Mark Zuckerberg, the CEO of Facebook, on Monday called Apple's Tim Cook's criticism of the social media giant "glib" and appeared to take a parting shot at the computer company.
Cook weighed in on the Cambridge Analytica scandal that rocked Facebook, saying he would never have been in that situation. He also noted that Apple’s concentration is on selling hardware and is opposed to relying on advertising like some of its competitors, Wall Street Journal reported.
“The truth is, we could make a ton of money if we monetized our customer —if our customer was our product. We've elected not to do that," Cook told Recode’s Kara Swisher and MSNBC’s Chris Hayes.
Cook also underscored the need for regulation to limit what information tech giants can pull from its users.
Zuckerberg fired back on Monday, calling Cook’s comments "extremely glib and not at all aligned with the truth."
"If you want to build a service which is not just serving rich people, then you need to have something that people can afford," he told Vox’s Ezra Klein.
Zuckerberg argued advertising revenue allows the company to offer customers the service for free, while stressing Facebook’s mission to connect people from across the globe.
He also took a jab at Apple’s pricey products, warning customers to be weary of “Stockholm Syndrome.”

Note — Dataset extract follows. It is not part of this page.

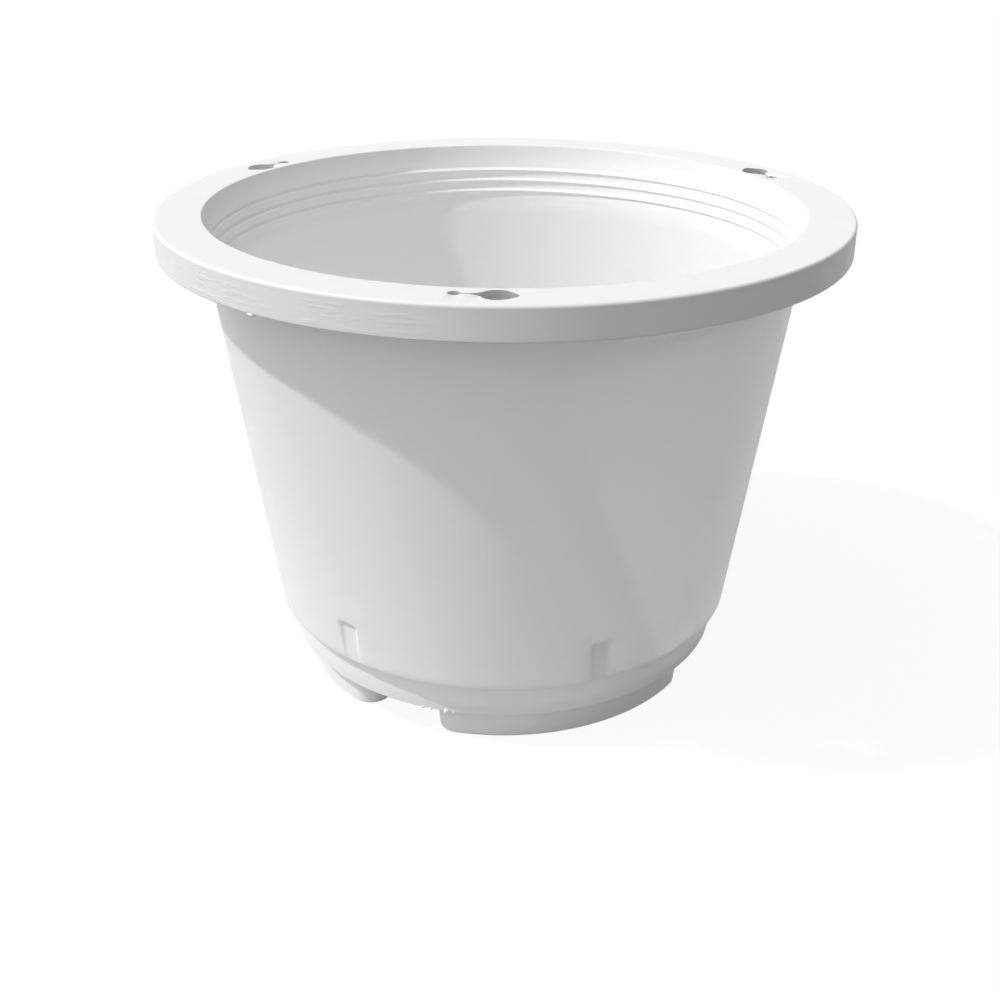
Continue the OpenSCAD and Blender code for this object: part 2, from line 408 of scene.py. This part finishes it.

"I think it's important that we don't all get Stockholm syndrome and let the companies that work hard to charge you more convince you that they actually care more about you. Because that sounds ridiculous to me," Zuckerberg said.
While Facebook and Apple are both leaders in the tech world, they generate revenue in different ways. Facebook is dependent on targeted ads based on user data, whereas Apple is reliant on iPhone sales for two-thirds of its revenue, the Journal reported.
Facebook is working to rebuild its image after news broke that 50 million users had their information misused by the United Kingdom-based data analytics firm.
Facebook’s CEO has claimed responsibility for the incident and acknowledged the company has “made mistakes. Zuckerberg has outlined steps the social media platform will take to ensure users privacy and prevent misuse in the future.